Have you tried resetting the unit?


----------



## Jimmy 440 (Nov 17, 2007)

It's okay on my end here in NJ.I just downloaded a movie around 700PM.


----------



## Golfman (Dec 21, 2007)

gilviv said:


> On Demand not Available? Is D* working on this? When I go to _Menu> On Demand_ I get a black screen with a "not available at this time" banner.
> Anyone know what's up? or down?:grin:


I got the same thing yesterday but today it seems to be working.


----------



## gilviv (Sep 18, 2007)

Seems to be working OK now. It looks like D* was doing something to this channel(1000) a couple hours later it was up and running


----------



## BK89 (Sep 18, 2007)

I had the same problem at my parents house on Monday (5/25). New install and I was just testing the On Demand for the first time. All connections were OK but I got the "On Demand not avaiable" message. 

I called and was put through to the internet technical department.

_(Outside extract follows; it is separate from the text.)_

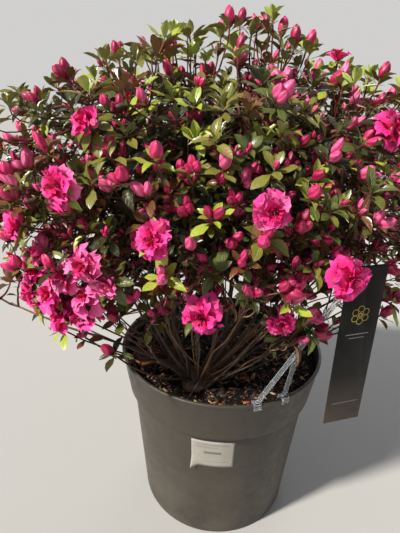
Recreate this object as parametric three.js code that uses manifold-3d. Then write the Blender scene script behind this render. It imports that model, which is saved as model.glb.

He said it is a known issue and that a small number of unlucky subs are affected and that it was a recent/unexpected/first time random problem and their engineers are working on it. 

When I came home my on demand worked fine, so only certain people it seems were having the issue.


----------



## Stuart Sweet (Jun 19, 2006)

I'm moving this to DIRECTV Extras.


----------



## fliptheflop (Nov 18, 2006)

I'm having this problem right now...all the VOD channels work separate of channel 1000.


----------



## rebkell (Sep 9, 2006)

fliptheflop said:


> I'm having this problem right now...all the VOD channels work separate of channel 1000.


Same here, first time it's ever happened to me, I used it all day today, tried it tonight and got the error message, but selecting a channel other than 1000 and everything works just fine.


----------



## jdspencer (Nov 8, 2003)

Weird.
DirecTV on Demand from the menu or 1000 isn't working.
Top Movies on Demand is.

As stated above, the individual channels are working.


----------



## fliptheflop (Nov 18, 2006)

Its still down for me.


----------



## fliptheflop (Nov 18, 2006)

1000 is up and working again for me.


----------



## rebkell (Sep 9, 2006)

Mines working ok now, been ok everytime I've checked it today.


----------



## jdspencer (Nov 8, 2003)

Working now!!!!


----------



## Richard Casto (Aug 19, 2008)

I just connected my HD DVR to my network and when I went to On Demand via the menu, it only listed the "welcome" video and nothing else. Prior to networking I believe I looked at the On Demand menu and was able to browse the list of shows to download. It is connected to the internet and I don't think it's a connection issue. When trying to goto one of the DoD channels (such as 1xxx) it would give me a channel not available message. I checked my other HD DVR (not networked yet) and it does the same thing.

I tried a RBR on both and after starting up, no when I goto On Demand via the menu, I get a channel 1000 not available screen on both receivers. Any clue what is going on with this?


----------



## sigma1914 (Sep 5, 2006)

Richard Casto said:


> I just connected my HD DVR to my network and when I went to On Demand via the menu, it only listed the "welcome" video and nothing else. Prior to networking I believe I looked at the On Demand menu and was able to browse the list of shows to download. It is connected to the internet and I don't think it's a connection issue. When trying to goto one of the DoD channels (such as 1xxx) it would give me a channel not available message. I checked my other HD DVR (not networked yet) and it does the same thing.
> 
> I tried a RBR on both and after starting up, no when I goto On Demand via the menu, I get a channel 1000 not available screen on both receivers. Any clue what is going on with this?


You need to wait about 24 hours for it to populate.


----------



## ffemtreed (Jan 30, 2008)

i am also have a similar problem with my on demand. 

everything tests ok on the network setup, On demand how to video plays but I am not getting any of the on demand categories to show up. I rebooted two times over the past week (hence its been a lot longer than 24 hours). I tried a service reset signal from the DTV website. 

Is there any special ports that need opened or any uPNP that needs setup? 

PS-- i am using a Cisco Pix firewall as my internet gateway


----------